Cauliflower curry is a versatile dish that can be adapted to different cuisines and dietary needs. For example, one can make a vegan version by using plant-based milk or cream, or a gluten-free version by using rice flour or cornstarch to thicken the gravy. One can also add other vegetables, such as potatoes, peas, carrots, or beans, to make the curry more colorful and filling. Cauliflower curry is a great way to enjoy the health benefits of cauliflower, which is low in calories and high in fiber, vitamin C, and antioxidants.
Alu bhaja
Alu bhaja is a simple and delicious dish of crispy fried potato slices from the Bengali cuisine. It is a popular accompaniment for dal-rice, khichdi, or roti. Alu bhaja can be made with different spices and methods, but the basic ingredients are potatoes, salt, turmeric powder, red chili powder, and mustard oil. Some variations of alu bhaja include adding rice flour, onion, or dried red chilies for extra flavor and crunch. Here is a recipe for alu bhaja:
Peel and slice 3 medium potatoes into thin slices.
Heat 2 tablespoons of mustard oil in a flat skillet or tawa over medium-high heat.
In a mixing bowl, toss the potato slices with ½ teaspoon of salt, ½ teaspoon of turmeric powder, and ½ teaspoon of red chili powder.
Place the potato slices in a single layer on the hot oil and fry for about 10 minutes, flipping occasionally, until crisp and golden on both sides.
You may need to fry in batches and add more oil if needed.
Transfer the alu bhaja to a paper towel-lined plate to drain the excess oil.
Serve hot or warm with your choice of main dish and a wedge of lime.
Tomato chutney
Bengali tomato chutney is a delicious condiment that is often served with khichuri, a rice and lentil dish. It is made with ripe tomatoes, dates, raisins, mango candy, sugar, tamarind, and panch phoron, a spice blend of five seeds. The chutney has a sweet, tangy, and spicy flavor that complements the mild and comforting khichuri. It is also a popular side dish at Bengali weddings and religious festivals, especially during Durga Puja. Here is a sample recipe for Bengali tomato chutney:
Ingredients:
- 2 tablespoons of mustard oil
- 1 teaspoon of panch phoron
- 2 dry red chilies
- 1 teaspoon of grated ginger
- 4 medium-sized tomatoes, chopped
- Salt to taste
- 1/4 teaspoon of turmeric powder
- 2 tablespoons of tamarind pulp
- 2 tablespoons of sugar
- 2 tablespoons of cashew nuts
- 1 tablespoon of raisins
- 2 tablespoons of dates, chopped
- 2 tablespoons of mango candy, chopped
Method:
- Heat oil in a pan and add panch phoron and red chilies. Fry for a few seconds until the spices crackle.

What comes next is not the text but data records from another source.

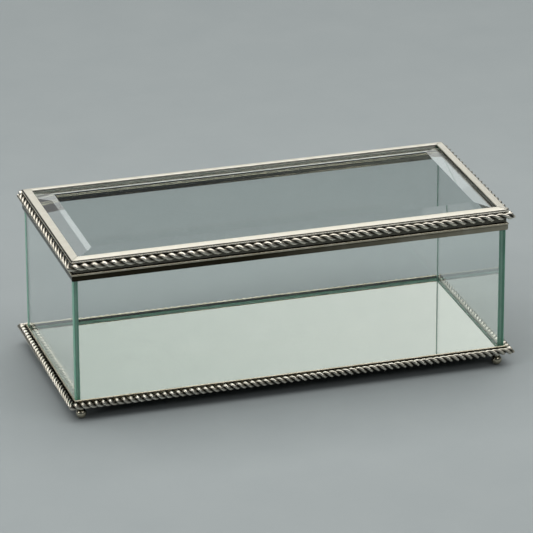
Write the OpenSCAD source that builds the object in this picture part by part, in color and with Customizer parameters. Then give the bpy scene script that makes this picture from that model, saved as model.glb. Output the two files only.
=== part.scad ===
// Glass vanity trinket box: four glass walls on a mirror floor, held between
// a plated tray with ball feet and a plated rim, under a hinged lid with a
// bevelled glass panel. Twisted rope trim runs round the tray and the lid.
// The origin is on the table under the middle of the box. X runs along the
// length, +Y points to the hinge and +Z points up. All sizes are millimetres.

/* [Glass] */
// Length of the glass box over its end panes
glass_l = 240.4; // [160:0.2:320]
// Depth of the glass box over its front and back panes
glass_d = 106.8; // [80:0.2:160]
// Thickness of the wall panes
pane_t = 3; // [2:0.1:4]
// Height of the wall panes
pane_h = 73.2; // [50:0.1:120]
// Thickness of the mirror floor
mirror_t = 2; // [1:0.1:3]

/* [Base tray] */
// Thickness of the tray's bottom sheet
tray_t = 0.6; // [0.4:0.1:1.5]
// Thickness of the tray's upright lip
lip_t = 1; // [0.6:0.1:2]
// Height of the lip above the tray's underside
lip_h = 4.6; // [3.6:0.1:8]
// Diameter of a ball foot
foot_d = 5.8; // [4:0.1:10]
// How far a foot's centre lies in from the tray's ends
foot_inset_x = 4.2; // [3.2:0.1:12]
// How far a foot's centre lies in from the tray's front and back
foot_inset_y = 3.2; // [3.2:0.1:12]
// Diameter of the solder stem above a ball foot
stem_d = 3; // [2:0.1:4]
// Height of that stem between the ball and the tray
stem_h = 1.2; // [0.4:0.1:2]

/* [Rope trim] */
// Diameter of the rope round the tray
base_rope_d = 3.8; // [3:0.1:6]
// Depth of the tray rope's centre below the lip's top edge
base_rope_drop = 2.5; // [2.2:0.1:4]
// Diameter of the rope round the lid
lid_rope_d = 3.8; // [3:0.1:5]
// Depth of the lid rope's centre below the lid's top face
lid_rope_drop = 3.9; // [3:0.1:4]
// Depth of the flat soldered along the back of each rope
rope_flat = 0.1; // [0.05:0.01:0.3]

/* [Rim] */
// Height of the rim that caps the wall panes
rim_h = 4.4; // [4:0.1:8]
// Thickness of the rim's two legs beside the glass
rim_leg_t = 1.2; // [0.8:0.1:2]
// Thickness of the rim's web over the top of the glass
rim_web_t = 1; // [0.6:0.1:2]
// Radius of the bead along the rim's top edges
rim_bead_r = 0.65; // [0.4:0.05:0.8]
// How far that bead stands proud of the rim's face
rim_bead_proud = 0.4; // [0.2:0.05:0.4]
// How far the rim's face swells between the bead and the foot
rim_swell = 0.12; // [0.05:0.01:0.15]

/* [Lid frame] */
// Length of the lid over its frame
lid_l = 240.8; // [160:0.2:320]
// Depth of the lid over its frame
lid_d = 107; // [80:0.2:160]
// Height of the lid frame
lid_h = 7.8; // [7.2:0.1:9]
// Gap between the closed lid and the rim
lid_gap = 0.3; // [0.2:0.05:0.6]
// Width of the smooth strip round the top of the lid, in from the wall
strip_w = 3.9; // [3.5:0.1:6]
// How far that strip falls towards the outside
strip_fall = 0.6; // [0.2:0.05:0.8]
// How far that strip reaches out past the wall
strip_over = 0.2; // [0:0.05:0.3]
// Thickness of the frame's outer wall
wall_t = 1.2; // [0.8:0.1:2]
// Thickness of the folded lip that holds the glass from below
fold_t = 1; // [0.6:0.1:1.5]
// Width of that folded lip, from the outer face
fold_w = 3; // [2:0.1:4]
// Diameter of the round roll that stiffens the folded lip along the back
roll_d = 2.7; // [2:0.1:2.7]
// How far that roll's centre lies in from the outer face
roll_in = 2.5; // [2.2:0.1:2.5]
// Radius along the inner edge of the top strip
edge_r = 0.4; // [0.2:0.1:0.6]
// Radius of the bead along the frame's outer top edge
bead_r = 0.55; // [0.5:0.05:0.6]
// How far that bead's centre lies outside the wall
bead_out = 0.5; // [0.3:0.05:0.5]
// Depth of that bead's centre below the lid's top
bead_drop = 1.55; // [1.5:0.05:1.7]
// Open seam left between two mitred members
seam = 0.3; // [0:0.05:0.6]

/* [Lid glass] */
// Full thickness of the lid glass
lid_glass_t = 5; // [4:0.1:6]
// Thickness left at the edge of the bevel
bevel_edge_t = 3.2; // [2:0.1:3.5]
// Width of the bevel that shows inside the frame
bevel_w = 10; // [5:0.5:20]
// Clearance round the glass inside the frame's wall
glass_clear = 0.2; // [0.1:0.05:0.5]

/* [Hinge] */
// Diameter of the hinge tubes
tube_d = 3.7; // [3:0.1:5]
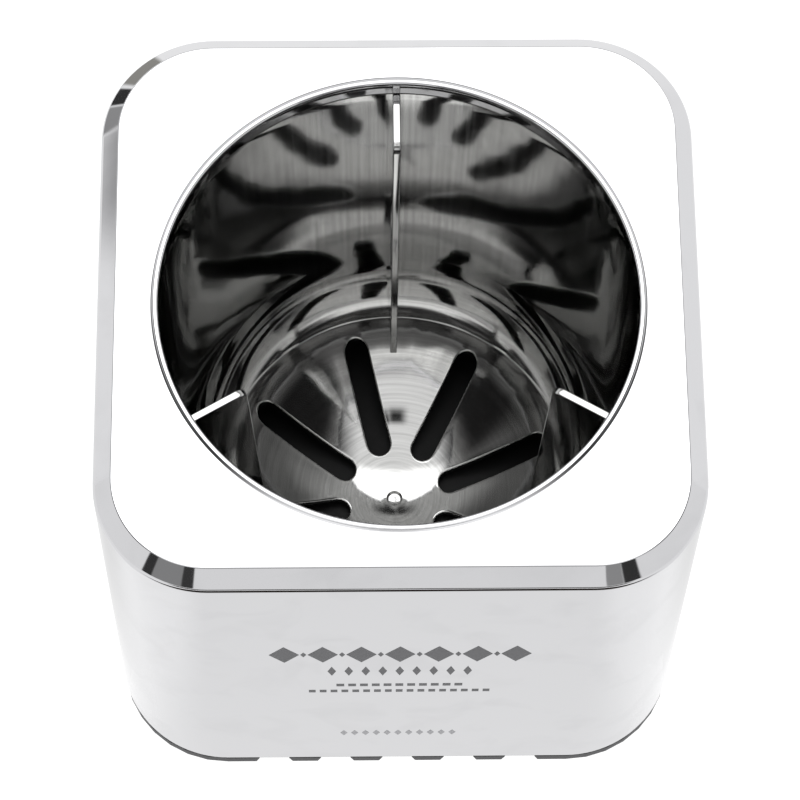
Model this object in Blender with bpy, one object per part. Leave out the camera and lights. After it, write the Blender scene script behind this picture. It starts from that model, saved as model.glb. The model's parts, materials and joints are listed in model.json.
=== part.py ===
"""Square toilet brush holder with a round opening, at rest. Units are metres, +Z is up.

The origin is the middle of the underside, on the surface that the holder stands on, and the
front faces -Y. Four pieces of plastic and metal make it up:

* a drip tray, whose feet stand on the floor,
* a moulded and chrome-plated shell that is set over the tray,
* a chrome-plated cup inside the shell, where the brush stands,
* four self-tapping screws that hold the cup to bosses under the shell's top.

The shell, cup and screws lift straight up off the tray, so they hang on one empty.
"""

import math

import bmesh
import bpy
from mathutils import Matrix, Vector

MM = 0.001

# Overall size
HEIGHT = 106.0 * MM
FIT_GAP = 0.3 * MM  # between neighbours that touch on the real holder

# Shell: a box that is open below, drafted so that it leaves its mould
SHELL_HALF = 55.0 * MM  # half the width at the lower edge of the rim chamfer
SHELL_CORNER = 20.8 * MM
SHELL_DRAFT = 1.1 * MM  # the bottom edge stands this far outside the rim, on each side
SHELL_BOTTOM = 3.0 * MM
SHELL_WALL = 2.2 * MM
CHAMFER_IN = 3.4 * MM
CHAMFER_DOWN = 3.2 * MM
EDGE_RADIUS = 0.5 * MM
BEAD_RISE = 0.3 * MM
SHELL_TOP = HEIGHT - BEAD_RISE
CHAMFER_LOW = SHELL_TOP - CHAMFER_DOWN
CORNER_STEPS = 12

# Opening: a raised bead that turns down into a short collar
OPENING_RADIUS = 43.75 * MM
COLLAR_OUTER = 46.0 * MM
COLLAR_DEPTH = 3.6 * MM
COLLAR_LOW = SHELL_TOP - COLLAR_DEPTH
BEAD_OUTER = 45.3 * MM
ROUND_STEPS = 72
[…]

- Add ginger and sauté until the raw aroma goes away.
- Add tomatoes, salt, and turmeric powder and mix well. Cover and cook for about 15 minutes, stirring occasionally, until the tomatoes are soft and mushy.
- Add tamarind pulp and sugar and cook for another 10 minutes, stirring occasionally, until the chutney thickens and gets a deep red color.
- Add cashew nuts, raisins, dates, and mango candy and mix well. Boil for a few minutes until the chutney is glossy and sticky.
- Turn off the heat and let the chutney cool slightly before serving or storing in an airtight container in the refrigerator.